SHORT PROBLEM:
Send back all the data below, exactly as given.

GIVEN RECORDS:

----------

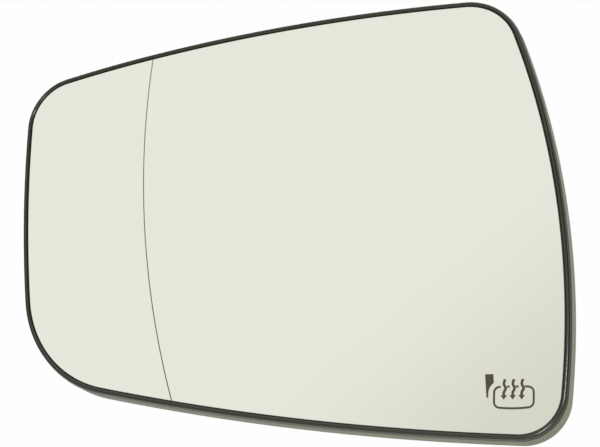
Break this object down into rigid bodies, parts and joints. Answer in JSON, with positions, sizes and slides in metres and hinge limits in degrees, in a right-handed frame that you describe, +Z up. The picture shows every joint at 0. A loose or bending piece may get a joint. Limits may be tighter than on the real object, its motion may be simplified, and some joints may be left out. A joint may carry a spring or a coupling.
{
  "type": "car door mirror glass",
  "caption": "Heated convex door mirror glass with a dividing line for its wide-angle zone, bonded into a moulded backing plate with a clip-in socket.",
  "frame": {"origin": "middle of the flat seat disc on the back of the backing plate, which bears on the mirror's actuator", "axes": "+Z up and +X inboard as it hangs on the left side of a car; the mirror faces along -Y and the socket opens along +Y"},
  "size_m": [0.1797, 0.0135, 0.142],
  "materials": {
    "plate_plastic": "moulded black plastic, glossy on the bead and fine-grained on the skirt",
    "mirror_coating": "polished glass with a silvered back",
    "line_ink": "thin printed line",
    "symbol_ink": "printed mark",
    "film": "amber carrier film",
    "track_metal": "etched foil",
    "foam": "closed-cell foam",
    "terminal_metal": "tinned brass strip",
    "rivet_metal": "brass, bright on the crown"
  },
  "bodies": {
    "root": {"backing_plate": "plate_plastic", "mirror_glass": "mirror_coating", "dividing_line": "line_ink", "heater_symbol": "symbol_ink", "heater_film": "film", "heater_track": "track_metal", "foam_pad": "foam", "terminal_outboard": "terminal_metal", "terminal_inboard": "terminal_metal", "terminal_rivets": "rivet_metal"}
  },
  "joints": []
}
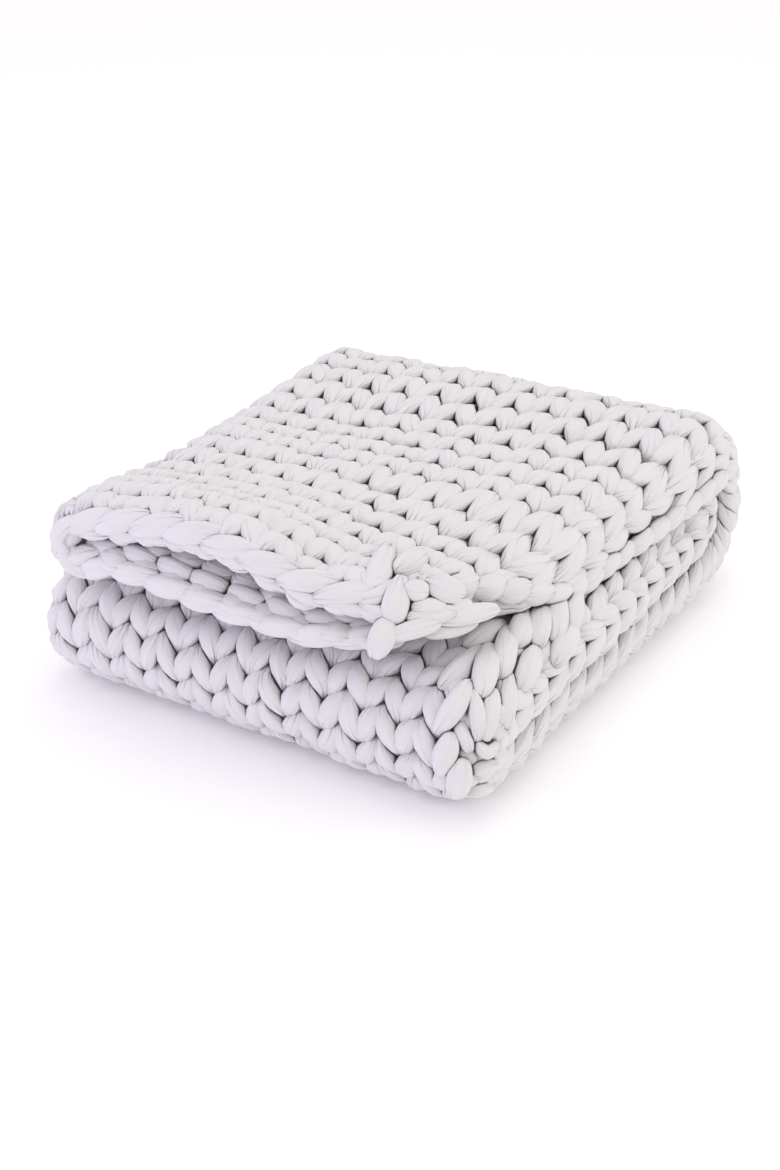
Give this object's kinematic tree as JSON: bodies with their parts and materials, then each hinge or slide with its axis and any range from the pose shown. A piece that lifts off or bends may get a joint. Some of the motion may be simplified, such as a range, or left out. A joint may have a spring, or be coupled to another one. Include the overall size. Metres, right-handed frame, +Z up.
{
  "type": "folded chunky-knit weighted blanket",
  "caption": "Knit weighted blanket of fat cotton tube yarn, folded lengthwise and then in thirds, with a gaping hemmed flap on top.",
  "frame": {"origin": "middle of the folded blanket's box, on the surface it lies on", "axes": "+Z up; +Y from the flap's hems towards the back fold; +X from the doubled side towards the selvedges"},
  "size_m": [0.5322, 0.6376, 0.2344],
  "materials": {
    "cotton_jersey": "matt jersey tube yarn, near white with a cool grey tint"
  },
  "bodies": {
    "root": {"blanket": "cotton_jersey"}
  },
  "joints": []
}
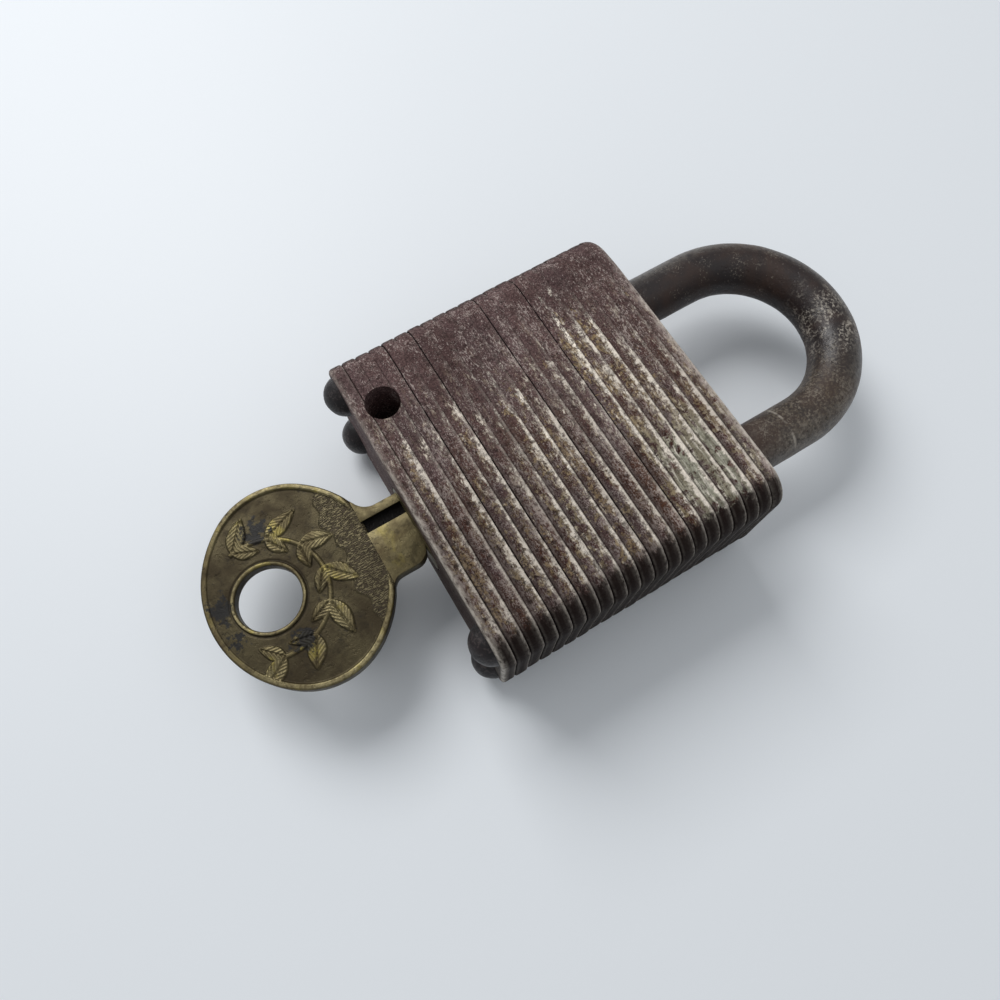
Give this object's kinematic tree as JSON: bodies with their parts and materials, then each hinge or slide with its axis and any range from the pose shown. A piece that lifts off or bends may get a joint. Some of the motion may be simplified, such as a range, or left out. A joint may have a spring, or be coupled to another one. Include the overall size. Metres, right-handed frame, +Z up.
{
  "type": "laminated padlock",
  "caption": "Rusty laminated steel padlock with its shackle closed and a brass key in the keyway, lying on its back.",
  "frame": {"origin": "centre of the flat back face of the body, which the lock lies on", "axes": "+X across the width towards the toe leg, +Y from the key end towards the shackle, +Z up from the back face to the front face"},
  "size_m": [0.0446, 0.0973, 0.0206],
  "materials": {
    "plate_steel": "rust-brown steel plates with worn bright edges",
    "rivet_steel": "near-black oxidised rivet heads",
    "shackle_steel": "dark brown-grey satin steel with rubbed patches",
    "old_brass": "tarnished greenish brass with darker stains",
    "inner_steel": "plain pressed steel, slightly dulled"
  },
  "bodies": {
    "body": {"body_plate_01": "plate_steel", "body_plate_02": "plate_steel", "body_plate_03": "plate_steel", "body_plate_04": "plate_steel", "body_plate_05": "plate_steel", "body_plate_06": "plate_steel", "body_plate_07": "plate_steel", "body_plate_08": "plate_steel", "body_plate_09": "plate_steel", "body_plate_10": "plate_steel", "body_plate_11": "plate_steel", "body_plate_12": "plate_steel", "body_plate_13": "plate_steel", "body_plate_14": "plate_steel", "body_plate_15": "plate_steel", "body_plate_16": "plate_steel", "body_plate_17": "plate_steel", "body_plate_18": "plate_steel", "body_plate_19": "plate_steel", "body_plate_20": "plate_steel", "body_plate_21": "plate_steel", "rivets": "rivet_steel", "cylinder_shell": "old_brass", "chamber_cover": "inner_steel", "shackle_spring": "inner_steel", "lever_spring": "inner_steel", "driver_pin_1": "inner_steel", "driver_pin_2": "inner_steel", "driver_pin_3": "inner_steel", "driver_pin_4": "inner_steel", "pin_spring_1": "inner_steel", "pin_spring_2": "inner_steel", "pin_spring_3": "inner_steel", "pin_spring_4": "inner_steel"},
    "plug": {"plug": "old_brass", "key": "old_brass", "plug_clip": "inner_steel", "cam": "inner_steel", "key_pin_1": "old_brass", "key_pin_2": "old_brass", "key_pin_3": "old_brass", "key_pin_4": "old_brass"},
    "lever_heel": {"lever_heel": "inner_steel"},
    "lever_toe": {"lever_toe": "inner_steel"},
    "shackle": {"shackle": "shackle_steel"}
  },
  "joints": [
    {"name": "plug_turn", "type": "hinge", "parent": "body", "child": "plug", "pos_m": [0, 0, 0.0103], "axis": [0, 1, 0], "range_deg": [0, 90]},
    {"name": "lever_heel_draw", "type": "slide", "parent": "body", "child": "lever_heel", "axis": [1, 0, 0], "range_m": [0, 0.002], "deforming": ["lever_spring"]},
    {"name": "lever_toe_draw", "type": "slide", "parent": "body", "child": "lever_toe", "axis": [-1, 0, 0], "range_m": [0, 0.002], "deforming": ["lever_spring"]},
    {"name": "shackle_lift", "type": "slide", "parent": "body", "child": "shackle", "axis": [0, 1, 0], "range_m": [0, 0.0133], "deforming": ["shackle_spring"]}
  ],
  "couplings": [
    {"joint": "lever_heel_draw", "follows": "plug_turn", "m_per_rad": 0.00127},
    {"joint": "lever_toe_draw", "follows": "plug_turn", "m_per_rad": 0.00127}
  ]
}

----------

PROBLEM SOLUTION:
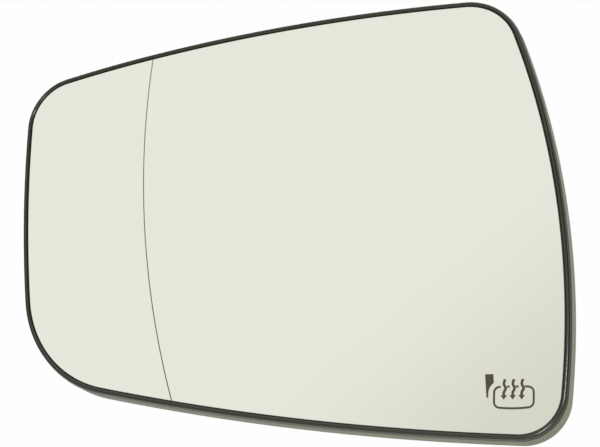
Break this object down into rigid bodies, parts and joints. Answer in JSON, with positions, sizes and slides in metres and hinge limits in degrees, in a right-handed frame that you describe, +Z up. The picture shows every joint at 0. A loose or bending piece may get a joint. Limits may be tighter than on the real object, its motion may be simplified, and some joints may be left out. A joint may carry a spring or a coupling.
{
  "type": "car door mirror glass",
  "caption": "Heated convex door mirror glass with a dividing line for its wide-angle zone, bonded into a moulded backing plate with a clip-in socket.",
  "frame": {"origin": "middle of the flat seat disc on the back of the backing plate, which bears on the mirror's actuator", "axes": "+Z up and +X inboard as it hangs on the left side of a car; the mirror faces along -Y and the socket opens along +Y"},
  "size_m": [0.1797, 0.0135, 0.142],
  "materials": {
    "plate_plastic": "moulded black plastic, glossy on the bead and fine-grained on the skirt",
    "mirror_coating": "polished glass with a silvered back",
    "line_ink": "thin printed line",
    "symbol_ink": "printed mark",
    "film": "amber carrier film",
    "track_metal": "etched foil",
    "foam": "closed-cell foam",
    "terminal_metal": "tinned brass strip",
    "rivet_metal": "brass, bright on the crown"
  },
  "bodies": {
    "root": {"backing_plate": "plate_plastic", "mirror_glass": "mirror_coating", "dividing_line": "line_ink", "heater_symbol": "symbol_ink", "heater_film": "film", "heater_track": "track_metal", "foam_pad": "foam", "terminal_outboard": "terminal_metal", "terminal_inboard": "terminal_metal", "terminal_rivets": "rivet_metal"}
  },
  "joints": []
}
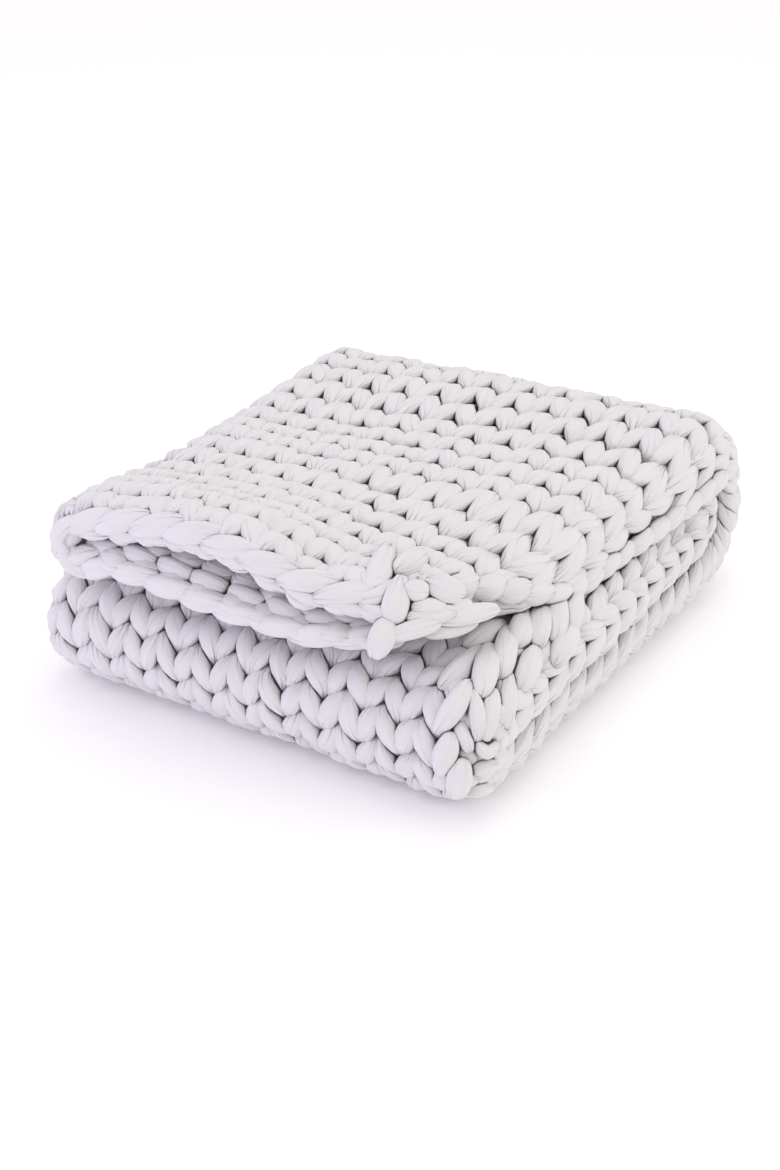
Give this object's kinematic tree as JSON: bodies with their parts and materials, then each hinge or slide with its axis and any range from the pose shown. A piece that lifts off or bends may get a joint. Some of the motion may be simplified, such as a range, or left out. A joint may have a spring, or be coupled to another one. Include the overall size. Metres, right-handed frame, +Z up.
{
  "type": "folded chunky-knit weighted blanket",
  "caption": "Knit weighted blanket of fat cotton tube yarn, folded lengthwise and then in thirds, with a gaping hemmed flap on top.",
  "frame": {"origin": "middle of the folded blanket's box, on the surface it lies on", "axes": "+Z up; +Y from the flap's hems towards the back fold; +X from the doubled side towards the selvedges"},
  "size_m": [0.5322, 0.6376, 0.2344],
  "materials": {
    "cotton_jersey": "matt jersey tube yarn, near white with a cool grey tint"
  },
  "bodies": {
    "root": {"blanket": "cotton_jersey"}
  },
  "joints": []
}
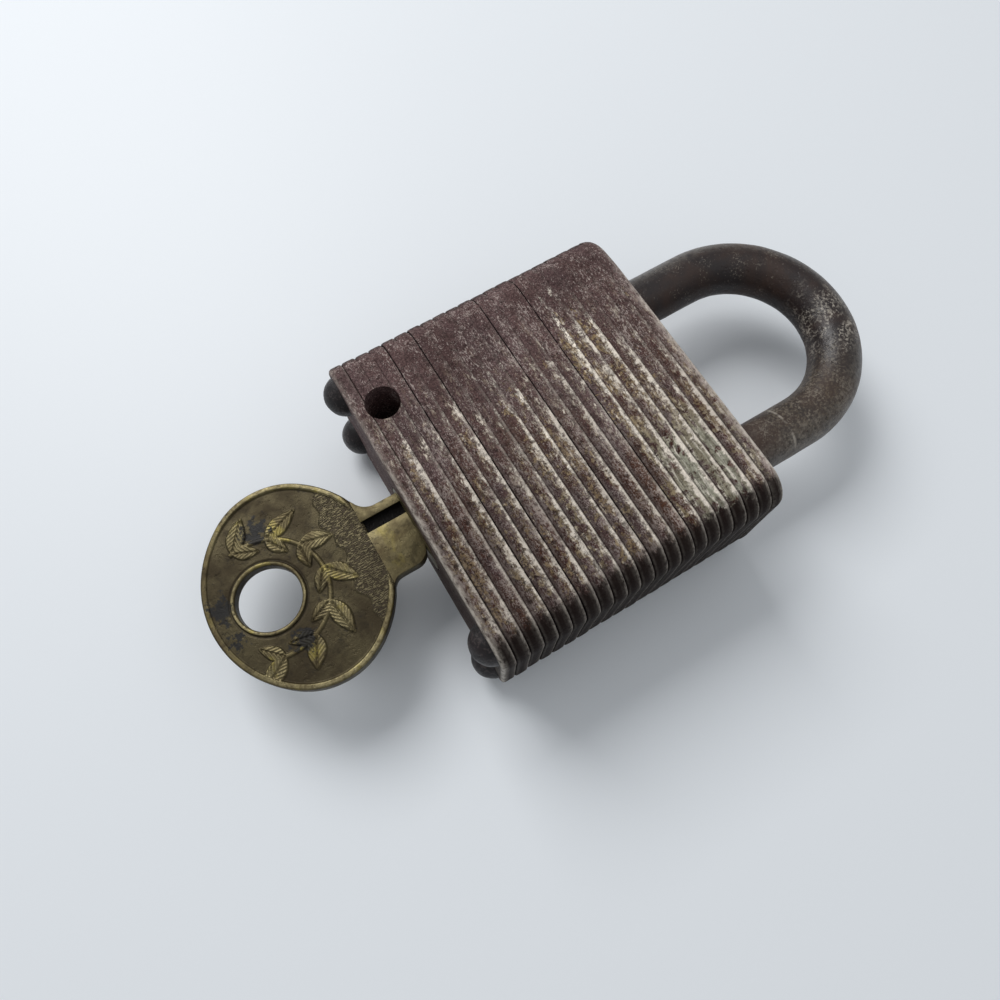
Give this object's kinematic tree as JSON: bodies with their parts and materials, then each hinge or slide with its axis and any range from the pose shown. A piece that lifts off or bends may get a joint. Some of the motion may be simplified, such as a range, or left out. A joint may have a spring, or be coupled to another one. Include the overall size. Metres, right-handed frame, +Z up.
{
  "type": "laminated padlock",
  "caption": "Rusty laminated steel padlock with its shackle closed and a brass key in the keyway, lying on its back.",
  "frame": {"origin": "centre of the flat back face of the body, which the lock lies on", "axes": "+X across the width towards the toe leg, +Y from the key end towards the shackle, +Z up from the back face to the front face"},
  "size_m": [0.0446, 0.0973, 0.0206],
  "materials": {
    "plate_steel": "rust-brown steel plates with worn bright edges",
    "rivet_steel": "near-black oxidised rivet heads",
    "shackle_steel": "dark brown-grey satin steel with rubbed patches",
    "old_brass": "tarnished greenish brass with darker stains",
    "inner_steel": "plain pressed steel, slightly dulled"
  },
  "bodies": {
    "body": {"body_plate_01": "plate_steel", "body_plate_02": "plate_steel", "body_plate_03": "plate_steel", "body_plate_04": "plate_steel", "body_plate_05": "plate_steel", "body_plate_06": "plate_steel", "body_plate_07": "plate_steel", "body_plate_08": "plate_steel", "body_plate_09": "plate_steel", "body_plate_10": "plate_steel", "body_plate_11": "plate_steel", "body_plate_12": "plate_steel", "body_plate_13": "plate_steel", "body_plate_14": "plate_steel", "body_plate_15": "plate_steel", "body_plate_16": "plate_steel", "body_plate_17": "plate_steel", "body_plate_18": "plate_steel", "body_plate_19": "plate_steel", "body_plate_20": "plate_steel", "body_plate_21": "plate_steel", "rivets": "rivet_steel", "cylinder_shell": "old_brass", "chamber_cover": "inner_steel", "shackle_spring": "inner_steel", "lever_spring": "inner_steel", "driver_pin_1": "inner_steel", "driver_pin_2": "inner_steel", "driver_pin_3": "inner_steel", "driver_pin_4": "inner_steel", "pin_spring_1": "inner_steel", "pin_spring_2": "inner_steel", "pin_spring_3": "inner_steel", "pin_spring_4": "inner_steel"},
    "plug": {"plug": "old_brass", "key": "old_brass", "plug_clip": "inner_steel", "cam": "inner_steel", "key_pin_1": "old_brass", "key_pin_2": "old_brass", "key_pin_3": "old_brass", "key_pin_4": "old_brass"},
    "lever_heel": {"lever_heel": "inner_steel"},
    "lever_toe": {"lever_toe": "inner_steel"},
    "shackle": {"shackle": "shackle_steel"}
  },
  "joints": [
    {"name": "plug_turn", "type": "hinge", "parent": "body", "child": "plug", "pos_m": [0, 0, 0.0103], "axis": [0, 1, 0], "range_deg": [0, 90]},
    {"name": "lever_heel_draw", "type": "slide", "parent": "body", "child": "lever_heel", "axis": [1, 0, 0], "range_m": [0, 0.002], "deforming": ["lever_spring"]},
    {"name": "lever_toe_draw", "type": "slide", "parent": "body", "child": "lever_toe", "axis": [-1, 0, 0], "range_m": [0, 0.002], "deforming": ["lever_spring"]},
    {"name": "shackle_lift", "type": "slide", "parent": "body", "child": "shackle", "axis": [0, 1, 0], "range_m": [0, 0.0133], "deforming": ["shackle_spring"]}
  ],
  "couplings": [
    {"joint": "lever_heel_draw", "follows": "plug_turn", "m_per_rad": 0.00127},
    {"joint": "lever_toe_draw", "follows": "plug_turn", "m_per_rad": 0.00127}
  ]
}